I have no direct evidence on this to cite, as we do on Milton reading Shakespeare.  Certainly he knew Marvell, but I don't know whether Marvell would have shared his lyrics.  Nigel Smith should weigh in on this.

I do, however, think that I can make a plausible case that Milton read Herbert.  Milton's great sonnet on his blindness seems to me to rely on imagining a divine response to his own "murmurings" that is one of Herbert's most identifiable poetic strategies.  I am not saying that this is iron-clad, but I think that it does establish a possibility -- especially given the extreme popularity of The Temple and that the poems therein were read and imitated by writers from all over the religious spectrum, right to left.

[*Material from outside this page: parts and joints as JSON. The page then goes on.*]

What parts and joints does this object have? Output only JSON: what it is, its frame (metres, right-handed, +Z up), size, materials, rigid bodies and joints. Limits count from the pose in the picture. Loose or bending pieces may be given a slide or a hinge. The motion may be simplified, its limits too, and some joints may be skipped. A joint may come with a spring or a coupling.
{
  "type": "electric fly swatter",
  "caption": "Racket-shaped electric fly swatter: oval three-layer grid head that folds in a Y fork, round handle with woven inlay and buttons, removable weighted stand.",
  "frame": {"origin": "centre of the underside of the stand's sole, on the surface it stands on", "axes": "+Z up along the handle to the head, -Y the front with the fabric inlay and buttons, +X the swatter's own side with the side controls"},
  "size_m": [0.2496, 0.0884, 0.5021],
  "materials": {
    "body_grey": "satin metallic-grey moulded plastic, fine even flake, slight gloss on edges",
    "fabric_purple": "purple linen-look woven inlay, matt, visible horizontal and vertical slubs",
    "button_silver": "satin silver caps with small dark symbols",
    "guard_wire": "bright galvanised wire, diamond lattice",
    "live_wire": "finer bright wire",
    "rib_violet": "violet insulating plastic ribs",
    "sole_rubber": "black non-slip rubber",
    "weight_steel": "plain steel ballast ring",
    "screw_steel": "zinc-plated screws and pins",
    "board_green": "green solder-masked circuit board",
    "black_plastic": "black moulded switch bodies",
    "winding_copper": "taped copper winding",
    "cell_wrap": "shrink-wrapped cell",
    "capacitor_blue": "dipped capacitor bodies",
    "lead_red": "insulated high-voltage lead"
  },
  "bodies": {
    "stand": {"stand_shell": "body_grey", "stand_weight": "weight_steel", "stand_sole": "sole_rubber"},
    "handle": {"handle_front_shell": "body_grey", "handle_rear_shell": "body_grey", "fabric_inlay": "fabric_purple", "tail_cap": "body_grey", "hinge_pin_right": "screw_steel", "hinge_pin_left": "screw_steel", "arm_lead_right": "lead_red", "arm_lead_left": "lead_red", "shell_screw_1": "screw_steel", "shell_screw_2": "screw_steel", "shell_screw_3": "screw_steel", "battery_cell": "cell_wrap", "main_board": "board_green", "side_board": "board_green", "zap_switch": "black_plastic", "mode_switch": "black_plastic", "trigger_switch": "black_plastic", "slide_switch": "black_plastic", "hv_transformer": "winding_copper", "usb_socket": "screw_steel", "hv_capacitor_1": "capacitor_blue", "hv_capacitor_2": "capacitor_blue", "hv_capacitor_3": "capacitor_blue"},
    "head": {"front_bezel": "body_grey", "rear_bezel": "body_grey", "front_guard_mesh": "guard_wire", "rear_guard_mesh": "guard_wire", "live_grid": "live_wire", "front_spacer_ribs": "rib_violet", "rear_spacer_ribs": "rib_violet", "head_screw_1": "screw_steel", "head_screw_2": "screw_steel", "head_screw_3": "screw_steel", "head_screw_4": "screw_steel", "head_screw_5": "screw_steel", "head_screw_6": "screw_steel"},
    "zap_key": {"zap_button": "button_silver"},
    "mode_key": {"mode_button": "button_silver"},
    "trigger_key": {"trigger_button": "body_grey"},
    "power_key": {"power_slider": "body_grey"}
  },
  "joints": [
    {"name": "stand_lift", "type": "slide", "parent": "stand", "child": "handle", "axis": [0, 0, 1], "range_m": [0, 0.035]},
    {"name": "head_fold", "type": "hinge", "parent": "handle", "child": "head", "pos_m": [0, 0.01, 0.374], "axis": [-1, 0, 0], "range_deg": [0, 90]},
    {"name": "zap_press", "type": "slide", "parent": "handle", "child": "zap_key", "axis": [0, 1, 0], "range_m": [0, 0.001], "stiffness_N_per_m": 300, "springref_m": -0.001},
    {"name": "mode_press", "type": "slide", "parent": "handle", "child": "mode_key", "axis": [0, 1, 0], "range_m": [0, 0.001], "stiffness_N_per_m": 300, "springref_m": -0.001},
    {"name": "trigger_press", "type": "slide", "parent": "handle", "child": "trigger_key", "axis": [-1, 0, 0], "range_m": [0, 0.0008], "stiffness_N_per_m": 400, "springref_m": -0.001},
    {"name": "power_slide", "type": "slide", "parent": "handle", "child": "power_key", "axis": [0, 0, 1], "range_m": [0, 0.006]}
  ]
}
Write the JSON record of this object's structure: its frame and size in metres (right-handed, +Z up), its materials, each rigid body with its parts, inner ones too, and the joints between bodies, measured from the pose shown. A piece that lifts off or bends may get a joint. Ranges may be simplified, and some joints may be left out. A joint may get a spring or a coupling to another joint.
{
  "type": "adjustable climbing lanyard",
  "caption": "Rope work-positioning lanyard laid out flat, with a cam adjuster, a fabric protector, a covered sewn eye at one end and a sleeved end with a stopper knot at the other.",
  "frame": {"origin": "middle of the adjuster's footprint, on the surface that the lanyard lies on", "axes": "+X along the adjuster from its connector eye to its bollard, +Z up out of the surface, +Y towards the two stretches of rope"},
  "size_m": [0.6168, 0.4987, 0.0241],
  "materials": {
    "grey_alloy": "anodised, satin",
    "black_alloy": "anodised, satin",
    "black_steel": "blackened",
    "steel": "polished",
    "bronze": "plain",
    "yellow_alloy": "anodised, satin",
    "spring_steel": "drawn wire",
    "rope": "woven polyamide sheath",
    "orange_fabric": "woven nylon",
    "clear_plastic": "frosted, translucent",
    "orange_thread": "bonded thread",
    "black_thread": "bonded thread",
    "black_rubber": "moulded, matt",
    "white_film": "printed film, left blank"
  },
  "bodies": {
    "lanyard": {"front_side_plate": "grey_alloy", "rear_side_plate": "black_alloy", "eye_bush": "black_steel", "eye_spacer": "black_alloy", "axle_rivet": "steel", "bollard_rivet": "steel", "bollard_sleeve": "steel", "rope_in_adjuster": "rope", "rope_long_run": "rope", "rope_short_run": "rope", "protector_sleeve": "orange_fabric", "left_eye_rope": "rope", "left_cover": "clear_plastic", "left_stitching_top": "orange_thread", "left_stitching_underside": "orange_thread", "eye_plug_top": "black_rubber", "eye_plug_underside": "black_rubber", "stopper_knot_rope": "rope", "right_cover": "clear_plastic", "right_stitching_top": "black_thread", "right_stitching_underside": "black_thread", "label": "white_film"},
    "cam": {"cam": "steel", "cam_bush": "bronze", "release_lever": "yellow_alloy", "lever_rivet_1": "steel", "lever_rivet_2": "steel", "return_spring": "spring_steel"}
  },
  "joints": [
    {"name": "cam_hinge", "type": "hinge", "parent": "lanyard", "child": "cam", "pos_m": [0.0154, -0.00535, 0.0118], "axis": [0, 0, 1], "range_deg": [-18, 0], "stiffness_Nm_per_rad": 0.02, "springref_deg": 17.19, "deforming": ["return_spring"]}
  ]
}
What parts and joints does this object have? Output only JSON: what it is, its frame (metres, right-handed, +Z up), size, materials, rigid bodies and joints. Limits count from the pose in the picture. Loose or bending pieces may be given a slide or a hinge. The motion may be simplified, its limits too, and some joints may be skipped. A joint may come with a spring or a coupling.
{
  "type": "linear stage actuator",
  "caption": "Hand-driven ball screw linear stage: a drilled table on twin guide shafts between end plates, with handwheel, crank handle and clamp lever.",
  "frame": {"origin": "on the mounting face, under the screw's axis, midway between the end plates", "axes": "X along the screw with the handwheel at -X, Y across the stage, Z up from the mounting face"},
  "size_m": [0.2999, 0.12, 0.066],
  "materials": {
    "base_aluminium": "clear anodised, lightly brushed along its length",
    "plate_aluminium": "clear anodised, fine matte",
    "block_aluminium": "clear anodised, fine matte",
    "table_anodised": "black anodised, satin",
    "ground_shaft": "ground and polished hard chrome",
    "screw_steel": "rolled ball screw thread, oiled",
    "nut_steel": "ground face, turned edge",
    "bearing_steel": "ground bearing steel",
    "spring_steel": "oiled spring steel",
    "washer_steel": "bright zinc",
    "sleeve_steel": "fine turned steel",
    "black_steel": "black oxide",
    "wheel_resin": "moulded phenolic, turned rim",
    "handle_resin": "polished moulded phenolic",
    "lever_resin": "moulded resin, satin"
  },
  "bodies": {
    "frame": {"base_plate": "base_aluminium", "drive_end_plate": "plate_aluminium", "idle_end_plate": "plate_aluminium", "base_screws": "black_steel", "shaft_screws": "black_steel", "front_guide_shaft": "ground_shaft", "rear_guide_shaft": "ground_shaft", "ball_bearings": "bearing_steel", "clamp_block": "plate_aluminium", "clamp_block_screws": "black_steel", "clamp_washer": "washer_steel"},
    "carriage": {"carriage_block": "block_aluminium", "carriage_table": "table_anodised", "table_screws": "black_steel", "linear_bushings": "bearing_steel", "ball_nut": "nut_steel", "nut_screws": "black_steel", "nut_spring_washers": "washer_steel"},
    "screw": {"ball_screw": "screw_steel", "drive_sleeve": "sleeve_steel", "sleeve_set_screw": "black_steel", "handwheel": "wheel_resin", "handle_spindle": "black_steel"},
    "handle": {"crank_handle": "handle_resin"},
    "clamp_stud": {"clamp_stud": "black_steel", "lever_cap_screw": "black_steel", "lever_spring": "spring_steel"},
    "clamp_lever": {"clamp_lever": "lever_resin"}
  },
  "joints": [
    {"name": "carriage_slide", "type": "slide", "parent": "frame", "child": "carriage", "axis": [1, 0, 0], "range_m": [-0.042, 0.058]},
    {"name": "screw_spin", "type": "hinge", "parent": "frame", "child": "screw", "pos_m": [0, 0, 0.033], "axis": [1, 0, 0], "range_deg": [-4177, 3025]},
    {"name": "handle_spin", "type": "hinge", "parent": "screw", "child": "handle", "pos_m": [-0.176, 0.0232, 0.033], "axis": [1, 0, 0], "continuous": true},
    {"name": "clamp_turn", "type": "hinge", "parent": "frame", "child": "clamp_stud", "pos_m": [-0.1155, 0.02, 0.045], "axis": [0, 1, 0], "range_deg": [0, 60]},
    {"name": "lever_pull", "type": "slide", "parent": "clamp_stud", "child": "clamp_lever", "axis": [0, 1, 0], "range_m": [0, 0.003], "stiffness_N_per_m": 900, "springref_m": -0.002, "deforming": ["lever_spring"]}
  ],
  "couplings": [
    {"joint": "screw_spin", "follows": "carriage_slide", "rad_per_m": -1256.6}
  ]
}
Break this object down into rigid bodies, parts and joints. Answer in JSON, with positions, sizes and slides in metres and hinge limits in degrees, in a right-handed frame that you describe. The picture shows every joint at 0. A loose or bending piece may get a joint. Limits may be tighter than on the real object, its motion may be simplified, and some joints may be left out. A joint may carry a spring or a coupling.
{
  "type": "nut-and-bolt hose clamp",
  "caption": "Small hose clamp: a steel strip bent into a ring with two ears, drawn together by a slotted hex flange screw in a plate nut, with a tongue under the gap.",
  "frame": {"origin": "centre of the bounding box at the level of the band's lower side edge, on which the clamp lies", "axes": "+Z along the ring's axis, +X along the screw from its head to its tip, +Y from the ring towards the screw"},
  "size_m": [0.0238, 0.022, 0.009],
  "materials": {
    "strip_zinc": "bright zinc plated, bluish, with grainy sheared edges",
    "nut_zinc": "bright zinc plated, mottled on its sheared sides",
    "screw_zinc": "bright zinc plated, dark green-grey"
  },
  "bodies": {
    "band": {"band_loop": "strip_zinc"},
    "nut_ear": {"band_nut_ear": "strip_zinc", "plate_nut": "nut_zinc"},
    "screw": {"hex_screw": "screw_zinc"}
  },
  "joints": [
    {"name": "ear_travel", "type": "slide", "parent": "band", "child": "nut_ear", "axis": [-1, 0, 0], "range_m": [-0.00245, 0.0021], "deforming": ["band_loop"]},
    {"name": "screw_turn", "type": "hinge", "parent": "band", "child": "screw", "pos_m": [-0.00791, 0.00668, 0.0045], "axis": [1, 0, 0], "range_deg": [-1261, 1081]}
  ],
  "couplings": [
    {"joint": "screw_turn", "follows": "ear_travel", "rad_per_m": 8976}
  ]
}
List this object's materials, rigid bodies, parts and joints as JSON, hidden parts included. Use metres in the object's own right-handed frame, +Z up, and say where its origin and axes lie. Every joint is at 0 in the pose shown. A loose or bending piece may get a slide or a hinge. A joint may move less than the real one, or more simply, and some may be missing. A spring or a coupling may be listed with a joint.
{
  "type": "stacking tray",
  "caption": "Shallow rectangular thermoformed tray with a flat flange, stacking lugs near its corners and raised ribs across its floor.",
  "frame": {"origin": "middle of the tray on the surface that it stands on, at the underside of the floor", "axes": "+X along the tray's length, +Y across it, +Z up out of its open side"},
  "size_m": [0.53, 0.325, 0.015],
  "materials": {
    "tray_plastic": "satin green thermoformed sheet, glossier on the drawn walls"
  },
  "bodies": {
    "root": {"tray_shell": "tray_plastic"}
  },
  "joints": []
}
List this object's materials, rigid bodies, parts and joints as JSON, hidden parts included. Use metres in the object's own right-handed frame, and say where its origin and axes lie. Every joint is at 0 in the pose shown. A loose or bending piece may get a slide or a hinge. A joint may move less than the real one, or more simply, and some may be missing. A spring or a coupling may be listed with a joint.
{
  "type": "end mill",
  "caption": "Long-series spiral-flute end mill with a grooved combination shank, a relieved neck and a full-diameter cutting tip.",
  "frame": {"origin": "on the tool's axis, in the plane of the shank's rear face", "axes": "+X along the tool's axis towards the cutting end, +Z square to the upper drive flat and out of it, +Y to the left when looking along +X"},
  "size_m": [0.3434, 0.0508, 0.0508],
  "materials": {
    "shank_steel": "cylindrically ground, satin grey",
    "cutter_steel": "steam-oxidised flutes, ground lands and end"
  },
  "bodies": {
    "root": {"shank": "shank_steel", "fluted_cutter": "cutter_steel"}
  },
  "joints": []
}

From: milton-l-bounces at lists.richmond.edu<https://iwc.uwo.ca/iwc_static/layout/milton-l-bounces@lists.richmond.edu> [milton-l-bounces at lists.richmond.edu<https://iwc.uwo.ca/iwc_static/layout/milton-l-bounces@lists.richmond.edu>] on behalf of John Hale [john.hale at otago.ac.nz<https://iwc.uwo.ca/iwc_static/layout/john.hale@otago.ac.nz>]
Sent: Saturday, January 02, 2016 6:29 PM
To: John Milton Discussion List
Subject: [Milton-L] The Metaphysicals

Dear Colleagues:

What evidence is there that Milton had read the poems of Donne, Herbert, and Vaughan? Or those of Marvell?

Happy and productive 2016 to each and all.